In the past wars have been against specific countries. Today our society must acknowledge that the wars we wage transcend the boundaries of countries because they involve ideals and principles our people find dear to them. There should be no doubt that these ideals and principles on which our society is based are in direct conflict to those followed by the Islamic fundamentalists. The terrorism they practice and the ideology they follow threatens our way of life. This fact must be addressed in order to find a way to win the minds and souls of people over to the benefits of democracy and the attendant freedoms it provides.
This latest war against fundamental Islamism is particularly difficult to fight because of its ideological nature. There are governments that support the ideology either outrightly or surreptitiously by allowing schools to indoctrinate its evolving population and its citizens to finance terrorist activity. This has been the case in most mid-east countries. It should be obvious that the battles of this war must be fought in a manner that fits the situation and wherever they may be required. Furthermore, that it involves forcing mid-east governments to cease the religious brain washing of their children that paints non-believers as infidels that must be converted or eliminated.
A first step has been taken in Iraq to develop a democratic form of government from which the people can derive a way of life offering life, liberty and the pursuit of happiness such as we Americans enjoy. This can provide an example to the people living in other countries in the region and would be an important element in the educational process. Since the terrorism that brought on the tragedies of September 11th, 2001 was derived from Islamic fundamentalism, its eradication depends on following the path which the Bush Administration has wisely undertaken starting with Iraq. It will be a long arduous task but well worth while for the generations that follow us in the future.

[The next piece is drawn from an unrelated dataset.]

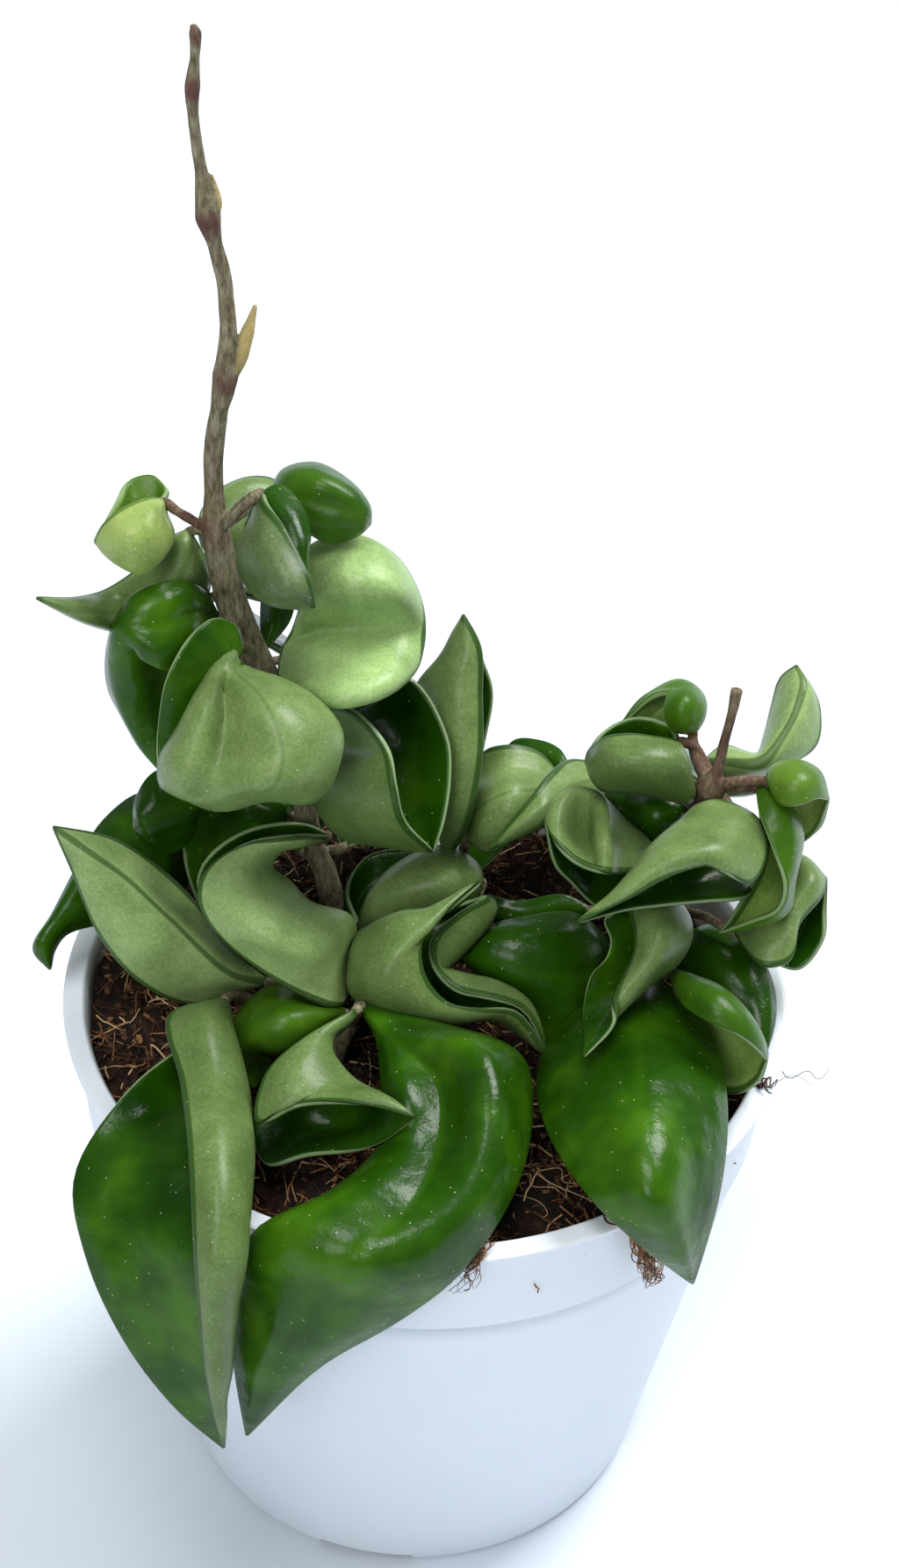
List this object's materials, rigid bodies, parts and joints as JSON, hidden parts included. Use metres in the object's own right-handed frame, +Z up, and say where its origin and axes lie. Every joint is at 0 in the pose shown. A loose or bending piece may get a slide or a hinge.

The eradication of the terrorism created by the drug lords also involves winning over the minds of people but in a different way. It is possibly more complex because people use legally approved prescribed mind-altering drugs every day to alleviate health-impairing conditions. In fact, some of these are improperly used by those seeking illicit pleasures, over and above those that could be derived legally from alcoholic beverages. It is difficult for many to rationally differentiate between legal and illegal drugs when the end result may be the same. Although it may be necessary to pursue the destruction of the drug cartels, sooner or later, the question of overall drug use, legal and illegal, must be addressed. It must be recognized that a reduction in the demand for illegal drugs must occur to minimize the profit incentive driving the market for them.
This involves the acknowledgement by those forming public policy, both in and out of government, which politically inspired government programs frequently fail. Better to provide the private sector the opportunity to address the internal factors that contribute to the continuing abusive use of drugs by the public. Perhaps a program to legalize and control the distribution of these presently illicit drugs might be in order. Nobel laureate Milton Friedman and noted columnist William F. Buckley have advocated something of this nature in the past. In any event it seems obvious that it will take more than attempting to eliminate the drug cartels.
If we are in fact in a World War against foes that transcends boundaries then it must be recognized for what it is. The armed conflicts in Afghanistan and Iraq in which our troop are actively involved, and those in other parts of the world such as in Colombia and the Philippines in which our military act as advisors, are just military battles in such a war.